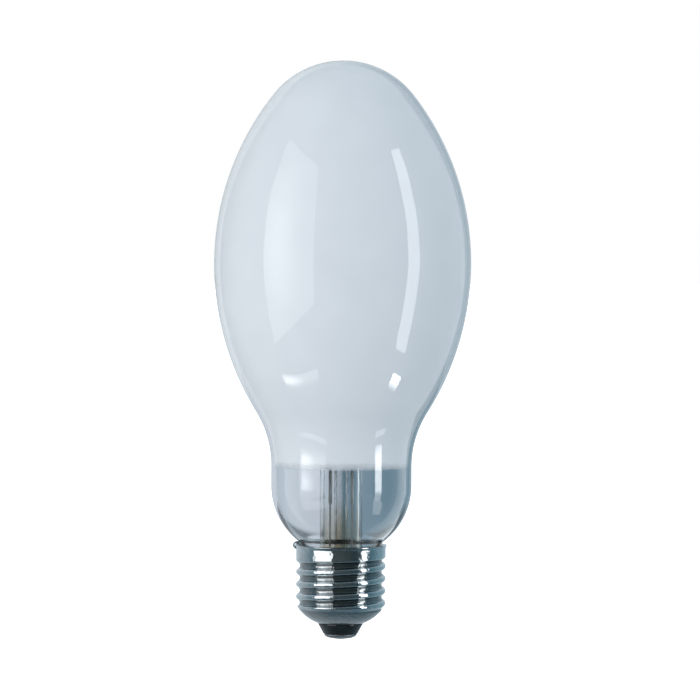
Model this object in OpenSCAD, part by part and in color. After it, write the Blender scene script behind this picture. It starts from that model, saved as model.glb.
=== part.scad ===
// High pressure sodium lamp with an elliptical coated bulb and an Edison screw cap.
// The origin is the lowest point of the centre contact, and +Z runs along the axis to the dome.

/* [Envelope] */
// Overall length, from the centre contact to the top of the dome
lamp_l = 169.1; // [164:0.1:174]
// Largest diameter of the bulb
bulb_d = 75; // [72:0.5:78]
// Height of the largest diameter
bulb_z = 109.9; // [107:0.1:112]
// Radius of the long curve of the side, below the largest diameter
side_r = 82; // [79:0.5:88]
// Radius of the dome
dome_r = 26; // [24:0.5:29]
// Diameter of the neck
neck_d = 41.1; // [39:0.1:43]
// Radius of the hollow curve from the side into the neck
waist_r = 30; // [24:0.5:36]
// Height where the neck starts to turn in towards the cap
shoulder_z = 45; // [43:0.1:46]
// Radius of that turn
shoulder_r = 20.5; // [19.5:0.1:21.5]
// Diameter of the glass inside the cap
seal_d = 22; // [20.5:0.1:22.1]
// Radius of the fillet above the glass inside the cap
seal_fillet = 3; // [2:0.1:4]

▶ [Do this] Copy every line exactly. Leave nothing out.

▶ [Expected answer]
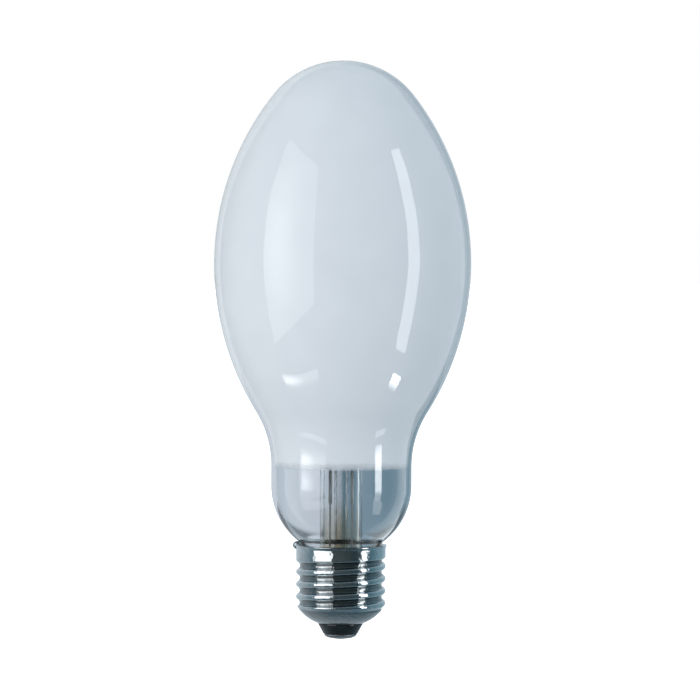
Model this object in OpenSCAD, part by part and in color. After it, write the Blender scene script behind this picture. It starts from that model, saved as model.glb.
=== part.scad ===
// High pressure sodium lamp with an elliptical coated bulb and an Edison screw cap.
// The origin is the lowest point of the centre contact, and +Z runs along the axis to the dome.

/* [Envelope] */
// Overall length, from the centre contact to the top of the dome
lamp_l = 169.1; // [164:0.1:174]
// Largest diameter of the bulb
bulb_d = 75; // [72:0.5:78]
// Height of the largest diameter
bulb_z = 109.9; // [107:0.1:112]
// Radius of the long curve of the side, below the largest diameter
side_r = 82; // [79:0.5:88]
// Radius of the dome
dome_r = 26; // [24:0.5:29]
// Diameter of the neck
neck_d = 41.1; // [39:0.1:43]
// Radius of the hollow curve from the side into the neck
waist_r = 30; // [24:0.5:36]
// Height where the neck starts to turn in towards the cap
shoulder_z = 45; // [43:0.1:46]
// Radius of that turn
shoulder_r = 20.5; // [19.5:0.1:21.5]
// Diameter of the glass inside the cap
seal_d = 22; // [20.5:0.1:22.1]
// Radius of the fillet above the glass inside the cap
seal_fillet = 3; // [2:0.1:4]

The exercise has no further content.